====== Data block ======
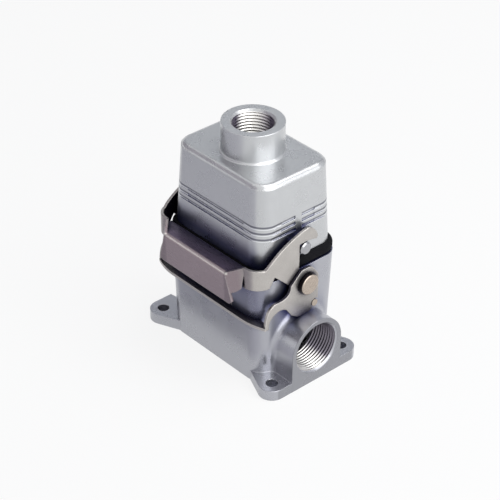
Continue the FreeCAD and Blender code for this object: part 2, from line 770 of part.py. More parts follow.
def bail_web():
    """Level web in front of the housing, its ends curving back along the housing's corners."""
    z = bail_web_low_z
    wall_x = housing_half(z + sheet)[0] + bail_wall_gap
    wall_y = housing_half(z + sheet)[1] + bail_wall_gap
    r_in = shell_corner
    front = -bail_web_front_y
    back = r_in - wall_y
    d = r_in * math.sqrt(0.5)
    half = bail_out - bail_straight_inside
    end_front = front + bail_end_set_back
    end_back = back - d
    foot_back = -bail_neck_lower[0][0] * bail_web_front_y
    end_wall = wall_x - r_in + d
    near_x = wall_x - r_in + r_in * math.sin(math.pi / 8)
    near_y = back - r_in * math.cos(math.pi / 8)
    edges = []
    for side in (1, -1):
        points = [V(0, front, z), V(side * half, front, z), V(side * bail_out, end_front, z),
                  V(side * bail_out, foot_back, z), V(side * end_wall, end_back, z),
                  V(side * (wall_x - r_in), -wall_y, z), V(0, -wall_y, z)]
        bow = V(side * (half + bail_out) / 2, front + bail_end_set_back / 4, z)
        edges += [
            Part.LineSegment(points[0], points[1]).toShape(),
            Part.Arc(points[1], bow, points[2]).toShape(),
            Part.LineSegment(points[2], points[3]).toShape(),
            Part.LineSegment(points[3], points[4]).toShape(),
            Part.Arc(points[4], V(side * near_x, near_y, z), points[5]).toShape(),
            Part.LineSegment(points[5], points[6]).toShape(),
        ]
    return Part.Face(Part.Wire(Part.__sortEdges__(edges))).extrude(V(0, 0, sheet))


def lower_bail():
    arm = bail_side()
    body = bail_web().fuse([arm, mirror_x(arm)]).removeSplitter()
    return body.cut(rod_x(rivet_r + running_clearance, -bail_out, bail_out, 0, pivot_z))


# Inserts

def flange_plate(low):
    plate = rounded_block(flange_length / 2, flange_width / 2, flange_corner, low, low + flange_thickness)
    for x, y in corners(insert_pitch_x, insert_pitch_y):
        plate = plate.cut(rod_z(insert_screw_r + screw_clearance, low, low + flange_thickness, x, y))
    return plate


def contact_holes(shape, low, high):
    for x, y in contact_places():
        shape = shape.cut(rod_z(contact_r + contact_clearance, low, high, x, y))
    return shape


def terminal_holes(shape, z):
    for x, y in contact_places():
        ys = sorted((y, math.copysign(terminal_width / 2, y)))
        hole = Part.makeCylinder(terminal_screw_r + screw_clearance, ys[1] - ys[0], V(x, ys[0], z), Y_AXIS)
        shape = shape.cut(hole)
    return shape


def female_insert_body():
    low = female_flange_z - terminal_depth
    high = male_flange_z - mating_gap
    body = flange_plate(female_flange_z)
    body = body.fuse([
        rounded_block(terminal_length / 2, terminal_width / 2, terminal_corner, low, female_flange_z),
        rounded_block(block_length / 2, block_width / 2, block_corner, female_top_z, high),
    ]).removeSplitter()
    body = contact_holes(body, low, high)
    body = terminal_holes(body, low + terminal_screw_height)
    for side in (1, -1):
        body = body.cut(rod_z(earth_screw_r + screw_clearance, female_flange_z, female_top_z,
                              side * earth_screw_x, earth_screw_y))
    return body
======
Print all of the data exactly as it was given.

* The response *
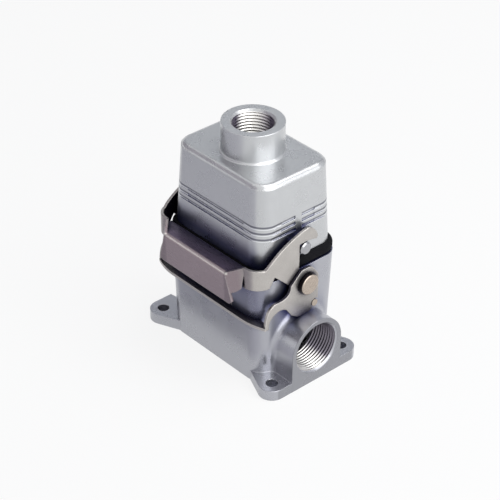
Continue the FreeCAD and Blender code for this object: part 2, from line 770 of part.py. More parts follow.
def bail_web():
    """Level web in front of the housing, its ends curving back along the housing's corners."""
    z = bail_web_low_z
    wall_x = housing_half(z + sheet)[0] + bail_wall_gap
    wall_y = housing_half(z + sheet)[1] + bail_wall_gap
    r_in = shell_corner
    front = -bail_web_front_y
    back = r_in - wall_y
    d = r_in * math.sqrt(0.5)
    half = bail_out - bail_straight_inside
    end_front = front + bail_end_set_back
    end_back = back - d
    foot_back = -bail_neck_lower[0][0] * bail_web_front_y
    end_wall = wall_x - r_in + d
    near_x = wall_x - r_in + r_in * math.sin(math.pi / 8)
    near_y = back - r_in * math.cos(math.pi / 8)
    edges = []
    for side in (1, -1):
        points = [V(0, front, z), V(side * half, front, z), V(side * bail_out, end_front, z),
                  V(side * bail_out, foot_back, z), V(side * end_wall, end_back, z),
                  V(side * (wall_x - r_in), -wall_y, z), V(0, -wall_y, z)]
        bow = V(side * (half + bail_out) / 2, front + bail_end_set_back / 4, z)
        edges += [
            Part.LineSegment(points[0], points[1]).toShape(),
            Part.Arc(points[1], bow, points[2]).toShape(),
            Part.LineSegment(points[2], points[3]).toShape(),
            Part.LineSegment(points[3], points[4]).toShape(),
            Part.Arc(points[4], V(side * near_x, near_y, z), points[5]).toShape(),
            Part.LineSegment(points[5], points[6]).toShape(),
        ]
    return Part.Face(Part.Wire(Part.__sortEdges__(edges))).extrude(V(0, 0, sheet))


def lower_bail():
    arm = bail_side()
    body = bail_web().fuse([arm, mirror_x(arm)]).removeSplitter()
    return body.cut(rod_x(rivet_r + running_clearance, -bail_out, bail_out, 0, pivot_z))


# Inserts

def flange_plate(low):
    plate = rounded_block(flange_length / 2, flange_width / 2, flange_corner, low, low + flange_thickness)
    for x, y in corners(insert_pitch_x, insert_pitch_y):
        plate = plate.cut(rod_z(insert_screw_r + screw_clearance, low, low + flange_thickness, x, y))
    return plate


def contact_holes(shape, low, high):
    for x, y in contact_places():
        shape = shape.cut(rod_z(contact_r + contact_clearance, low, high, x, y))
    return shape


def terminal_holes(shape, z):
    for x, y in contact_places():
        ys = sorted((y, math.copysign(terminal_width / 2, y)))
        hole = Part.makeCylinder(terminal_screw_r + screw_clearance, ys[1] - ys[0], V(x, ys[0], z), Y_AXIS)
        shape = shape.cut(hole)
    return shape


def female_insert_body():
    low = female_flange_z - terminal_depth
    high = male_flange_z - mating_gap
    body = flange_plate(female_flange_z)
    body = body.fuse([
        rounded_block(terminal_length / 2, terminal_width / 2, terminal_corner, low, female_flange_z),
        rounded_block(block_length / 2, block_width / 2, block_corner, female_top_z, high),
    ]).removeSplitter()
    body = contact_holes(body, low, high)
    body = terminal_holes(body, low + terminal_screw_height)
    for side in (1, -1):
        body = body.cut(rod_z(earth_screw_r + screw_clearance, female_flange_z, female_top_z,
                              side * earth_screw_x, earth_screw_y))
    return body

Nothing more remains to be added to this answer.